Prior to Fallon’s presentation, Supervisor John Clarkson pointed out a recent Times Union article investigated the practices of more than 20 Capital District ethics boards and found many meet rarely, if ever, provide little documentation as to their activities and make it difficult to even file complaints. In light of that, said Clarkson, Bethlehem, which the investigation found no complaint with, “should be proud” — and residents should feel they can bring any issues of concern to the Ethics Board, which he characterized as “good and independent.”
Fallon explained that the previous chair, Loretta Simon, resigned her position “due to personal reasons” and that, as the position is for one year and he had served as chair the previous year, it was decided that he would step back into the position until a new chair is formally elected in January.
“It’s been a pretty quiet year,” said Fallon. “We held three meetings this year, in January, April and September. And, as of this date, no complaints or requests for advisory opinions have been submitted.” The board has no plans to meet again until January, he said, unless a complaint or request is brought to its attention.
The board has already begun its search to replace Simon, and members Theresa Schillaci and Michael Hutter, whose terms are set to expire at the end of the year. “My hope is that we will not be in a situation in which there are only two of us left,” said Fallon.
Since its inception in 2012, Fallon gave a recap on the work done by the Ethics Board, including: working with Director of Bethlehem’s Human Resources Department Mary Tremblay-Glassman and her staff to provide training to new town employees; providing information on the town website regarding board meeting times and agendas, as well as directions on how to file complaints or requests; and informing town employees about its existence and function. He did acknowledge the board could have done more to reach out to the public and said that steps had already been taken to do so. (Brochures are currently available at Town Hall and Bethlehem Public Library.)

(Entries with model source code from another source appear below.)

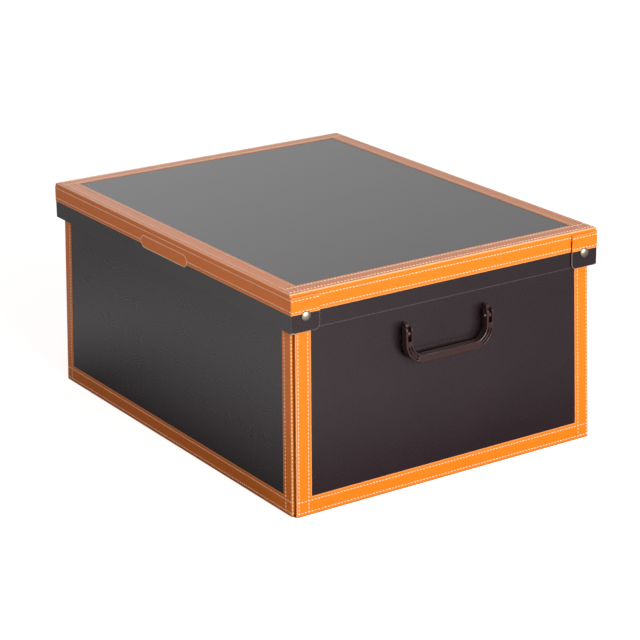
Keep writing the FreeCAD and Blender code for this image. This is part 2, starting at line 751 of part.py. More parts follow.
def cap_profile(sketch):
    """Half a section of the cap: boss below, flat seat, short rim and a domed top."""
    radius, height, rim = of["cap_radius"], of["cap_height"], of["cap_rim"]
    spots = [(ZERO, -of["skin"]), (of["cap_spigot"], -of["skin"]), (of["cap_spigot"], ZERO),
             (radius, ZERO), (radius, rim), (ZERO, height)]
    points = [FreeCAD.Vector(x.number, y.number, 0) for x, y in spots]
    rise = height.number - rim.number
    dome = (radius.number ** 2 + rise ** 2) / (2 * rise)
    middle = FreeCAD.Vector(0, height.number - dome, 0)
    start = math.atan2(rim.number - middle.y, radius.number)
    for first, last in zip(points[:4], points[1:5]):
        sketch.addGeometry(Part.LineSegment(first, last))
    up = FreeCAD.Vector(0, 0, 1)
    sketch.addGeometry(Part.ArcOfCircle(Part.Circle(middle, up, dome), start, math.pi / 2))
    sketch.addGeometry(Part.LineSegment(points[5], points[0]))
    count = len(spots)
    for i in range(count):
        after = (i + 1) % count
        sketch.addConstraint(Sketcher.Constraint("Coincident", i, 2, after, 1))
    for i, (x, y) in enumerate(spots):
        hold(sketch, "DistanceX", i, 1, x)
        hold(sketch, "DistanceY", i, 1, y)
    sketch.addConstraint(Sketcher.Constraint("PointOnObject", 4, 3, -2))


def write_parts():
    """Checks every object and every piece's shape, then writes one file for each node."""
    doc.recompute()
    for thing in doc.Objects:
        if "Invalid" in thing.State or "Error" in thing.State:
            raise RuntimeError(f"{thing.Label} failed: {thing.State}")
    for label, piece in nodes.items():
        shape = piece.Shape
        if shape.isNull() or not shape.isValid() or not shape.Solids:
            raise RuntimeError(f"{label} has no sound shape")
    os.makedirs("parts", exist_ok=True)
    for label, piece in nodes.items():
        piece.Shape.exportStep(f"parts/{label}.step")
        print(label, len(piece.Shape.Solids), round(piece.Shape.Volume, 1))


make_floor()
for side, turn in SIDE_WALLS:
    make_side_wall(side, turn)
    top = wall_top - of["fold_gap"]
    wrap = of["band_wrap"]
    over_board = (board, wall_foot, top)
    over_flap = (wrap, above_floor(wrap), end_top - board / 2)
    frame = side_frame(turn)
    make_wall_trim(f"{side}_side_trim", frame, side_half, wrap, top, (over_board, over_flap))
    make_long_skirt(side, turn)
for end, turn in END_WALLS:
    make_end_wall(end, turn)
    half = half_width - of["end_inset"]
    top = end_top - of["fold_gap"]
    over_board = (board, wall_foot, top)
    make_wall_trim(f"{end}_end_trim", end_frame(turn), half, board, top, (over_board,))
    make_handle_plate(end, turn)
    make_handle_pins(end, turn)
    make_handle(end, turn)
    make_end_skirt(end, turn)
    # Seen from outside, the right end has the front corner on its left and the left end on its right
    front_sign = -1 if turn == RIGHT else 1
    for side, sign in (("front", front_sign), ("back", -front_sign)):
        make_corner_flap(f"corner_flap_{side}_{end}", end, turn, sign)
        make_tab(f"tab_{side}_{end}", turn, sign)
        make_stud(f"tab_{side}_{end}", turn, sign)
make_lid_top()
make_patch()
make_stud_posts()
write_parts()
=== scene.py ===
"""Lidded storage box of dark board with stitched leather-look bands, press-studded lid corners and
a swinging handle on each end. Metres, +Z up, the long side with the patch faces -Y."""

import json
import math

import bmesh
import bpy
from bpy.props import FloatProperty, FloatVectorProperty, IntProperty, PointerProperty
from mathutils import Matrix, Vector


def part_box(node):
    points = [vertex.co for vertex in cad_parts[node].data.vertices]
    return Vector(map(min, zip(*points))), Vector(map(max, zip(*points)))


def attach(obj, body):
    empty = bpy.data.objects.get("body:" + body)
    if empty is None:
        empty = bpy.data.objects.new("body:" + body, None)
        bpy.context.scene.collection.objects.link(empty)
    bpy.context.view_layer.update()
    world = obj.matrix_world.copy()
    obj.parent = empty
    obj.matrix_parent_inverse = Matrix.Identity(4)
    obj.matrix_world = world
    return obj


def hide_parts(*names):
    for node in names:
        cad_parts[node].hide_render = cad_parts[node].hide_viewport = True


bl_info = {
    "name": "Lidded storage box",
    "version": (1, 0, 0),
    "blender": (4, 5, 0),
    "location": "3D View > Sidebar > Storage box",
    "description": "Boards, leather-look bands, stitches, studs and handles of a storage box",
    "category": "Add Mesh",
}

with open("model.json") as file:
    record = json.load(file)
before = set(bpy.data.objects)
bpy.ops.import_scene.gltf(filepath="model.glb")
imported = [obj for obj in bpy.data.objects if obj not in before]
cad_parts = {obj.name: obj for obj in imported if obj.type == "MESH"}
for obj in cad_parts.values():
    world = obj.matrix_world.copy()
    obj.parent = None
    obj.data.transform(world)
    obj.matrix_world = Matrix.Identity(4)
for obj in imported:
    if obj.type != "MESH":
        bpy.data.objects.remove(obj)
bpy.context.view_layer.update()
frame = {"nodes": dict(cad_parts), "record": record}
NODES = frame["nodes"]
MM = 0.001


# Sizes and colours

def length(name, default, text):
    return FloatProperty(name=name, description=text, default=default, min=0.0, unit="LENGTH",
                         precision=5)


def colour(name, default, text):
    return FloatVectorProperty(name=name, description=text, default=default, size=3, min=0.0,
                               max=1.0, subtype="COLOR")


class BoardSettings(bpy.types.PropertyGroup):
    rounding: length("Rounding", 0.0004, "Softness of the cut edges of the board")
    dark: colour("Dark face", (0.0135, 0.0060, 0.0085), "Laminated outer face of the board")
    lining: colour("Lining", (0.020, 0.016, 0.016), "Inner face of the board")
    cut: colour("Cut edge", (0.42, 0.36, 0.35), "Pale board where its cut edge shows")
    # The paler skin on the boards' rounded edges is a painted highlight.
    rubbed: colour("Rubbed edge", (0.075, 0.058, 0.062), "Skin of the board along its edges")


class BandSettings(bpy.types.PropertyGroup):
    width: length("Width", 0.020, "Width of the bands")
    skin: length("Skin", 0.00035, "Height of a band's raised rim over the board")
    field: length("Field", 0.00024, "Height of a band's face over the board")
    wrap: length("Wrap", 0.005, "Part of the long walls' bands that goes round the corner")
    hide: colour("Leather", (0.80, 0.200, 0.004), "Leather-look bands")
    # The rim colour is a painted highlight on the bands' fold crests and raised rims.
    rim: colour("Rim", (0.95, 0.50, 0.28), "Rubbed folds of the bands")


class StitchSettings(bpy.types.PropertyGroup):
    pitch: length("Pitch", 0.004, "From one stitch to the next")
    run: length("Length", 0.0031, "Length of one stitch")
    thread: length("Thread", 0.0013, "Width of the thread")
    near_row: length("Outer row", 0.004, "From a band's outer edge to its first row")
    far_row: length("Inner row", 0.016, "From a band's outer edge to its second row")
    sides: IntProperty(name="Sides", description="Sides of the thread", default=6, min=4, max=12)
    thread_colour: colour("Thread colour", (1.0, 0.76, 0.52), "Sewing thread")


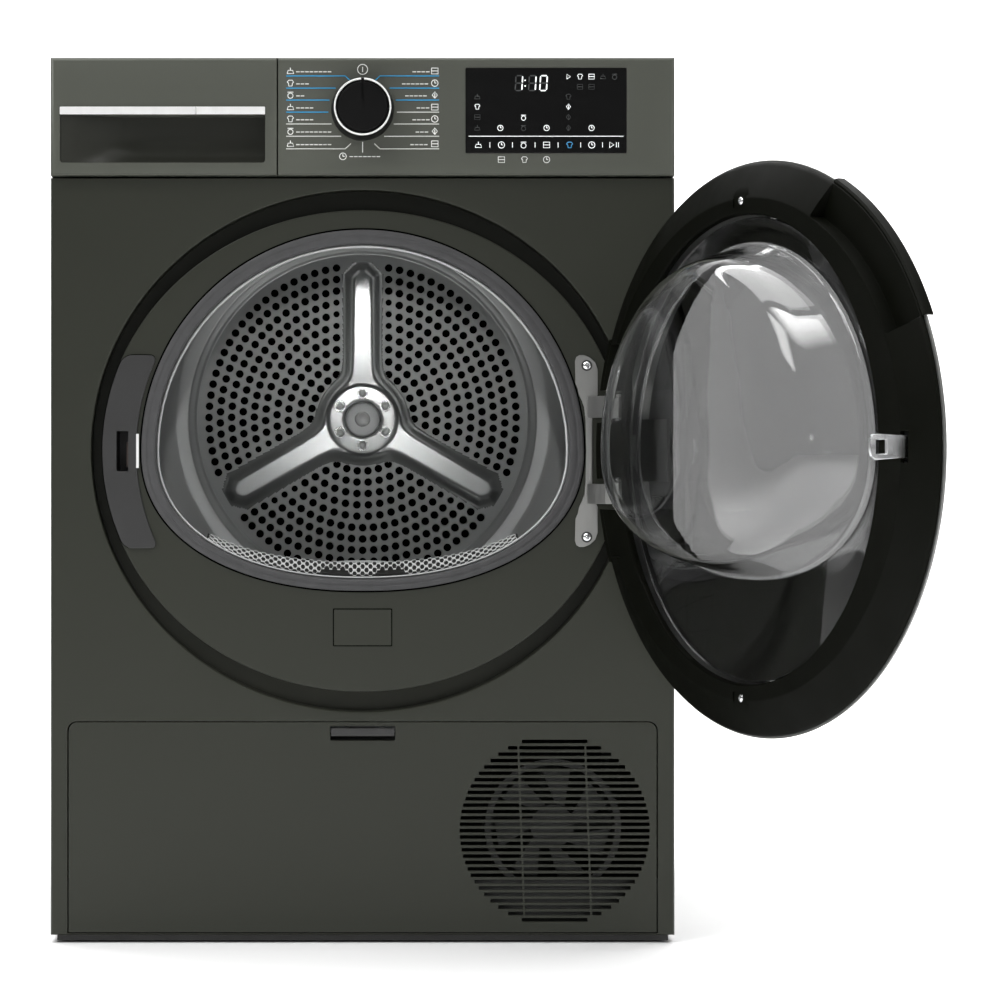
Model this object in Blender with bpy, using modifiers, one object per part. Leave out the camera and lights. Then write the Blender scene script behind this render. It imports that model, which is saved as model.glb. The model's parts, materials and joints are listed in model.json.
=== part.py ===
"""A front-loading heat-pump clothes dryer that stands on its feet, with its round door open.

X runs to the right as the user faces it, Y towards the wall behind it and Z up. The origin is on the
floor under the middle of the cabinet. Lengths are in metres.
"""

import math

import bmesh
import bpy
from mathutils import Matrix, Vector

# Cabinet
WIDTH = 0.598
HEIGHT = 0.850
BODY_DEPTH = 0.560
HALF = WIDTH / 2
FRONT = -BODY_DEPTH / 2
BACK = BODY_DEPTH / 2
SHEET = 0.0015
GAP = 0.0003

BASE_UNDERSIDE = 0.002
BASE_TOP = 0.060
BASE_FLOOR = 0.006
PANEL_BOTTOM = 0.0075
PANEL_TOP = 0.733
SIDE_FRONT = -0.2617
REAR_SHEET = 0.2788
WORKTOP_BOTTOM = 0.829

# Door, loading opening and the groove that the door's rim covers
OPENING_Z = 0.4714
SEAL_RADIUS = 0.213
SEAL_DROP = 0.135
LOWER_CURVE = 2.2
DOOR_HALF_WIDTH = 0.261
DOOR_HALF_HEIGHT = 0.251
GROOVE_FLOOR = -0.268
HINGE_X = 0.240
HINGE_Y = -0.306
DOOR_OPEN = math.radians(116.5)
KNUCKLES = ((0.421, 0.440), (0.503, 0.5235))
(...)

Without a lot of work in front of the Ethics Board, said Fallon, the mission becomes finding ways to ensure that the community knows it’s there as an important resource.
(Anyone interested in applying for one of the opening positions on the board should contact Robin Nagengast in the Town Supervisor’s Office at [email protected] Members of this Board are not compensated for their service, must be town residents and should have general knowledge of ethics in the workplace. Community involvement and other information, which applicants believe is relevant for consideration, should also be submitted.
Further information about ethics in Bethlehem is available on the town’s website, www.townofbethlehem.org)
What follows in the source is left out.